Choosing Indic-Conformer

Set provider to KARYA_LOCAL when you want this engine (for example for supported Indian languages). You can omit models; the default for this provider is indic-conformer.

Set locale to the spoken language of the audio. Use one of the supported locale codes below (for example hi-IN for Hindi). If you omit locale, the default is hi-IN.

Keep language_identification set to false. You must pick the language yourself via locale. Sending language_identification: true results in HTTP 400 with a message that automatic language detection is not available for KARYA_LOCAL yet.

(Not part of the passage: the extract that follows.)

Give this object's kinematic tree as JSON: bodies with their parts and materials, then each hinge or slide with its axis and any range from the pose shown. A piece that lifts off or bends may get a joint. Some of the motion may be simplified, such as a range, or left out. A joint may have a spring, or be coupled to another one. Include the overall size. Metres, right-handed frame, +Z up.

Word-level timestamps and speaker diarization are not supported for Indic-Conformer—the wordlevel_timestamp and diarization fields are ignored for this provider.

Files and storage

  • Single or batch: at most 20 audio files per request (same idea as Sarvam’s limit).
  • Single transcription (direct upload): send audio with multipart/form-data as for other providers. The server accepts the upload and temporarily stages it in cloud storage before calling Indic-Conformer—you do not need to pre-store files in your own bucket when uploading this way.
  • Batch (remote URIs via datasets): upload files to a dataset as usual. The service reads them from Google Cloud Storage (gs:// links or standard GCS HTTPS URLs) or from Azure Blob using a SAS URL—audio must already be in storage the backend can access. Other random HTTP links are not supported for this provider.

Supported locales

Use these values in the locale field:

as-IN, bn-IN, br-IN, doi-IN, en-IN, gu-IN, hi-IN, kn-IN, kok-IN, ks-IN, mai-IN, ml-IN, mni-IN, mr-IN, ne-IN, or-IN, pa-IN, sa-IN, sat-IN, sd-IN, ta-IN, te-IN, ur-IN

Example payload (single transcription)

{
  "user_email": "your_email@example.com",
  "project_name": "Individual",
  "provider": "KARYA_LOCAL",
  "locale": "hi-IN",
  "language_identification": false
}

For batch transcription, use the same fields in your JSON body plus dataset_ids, as for other providers.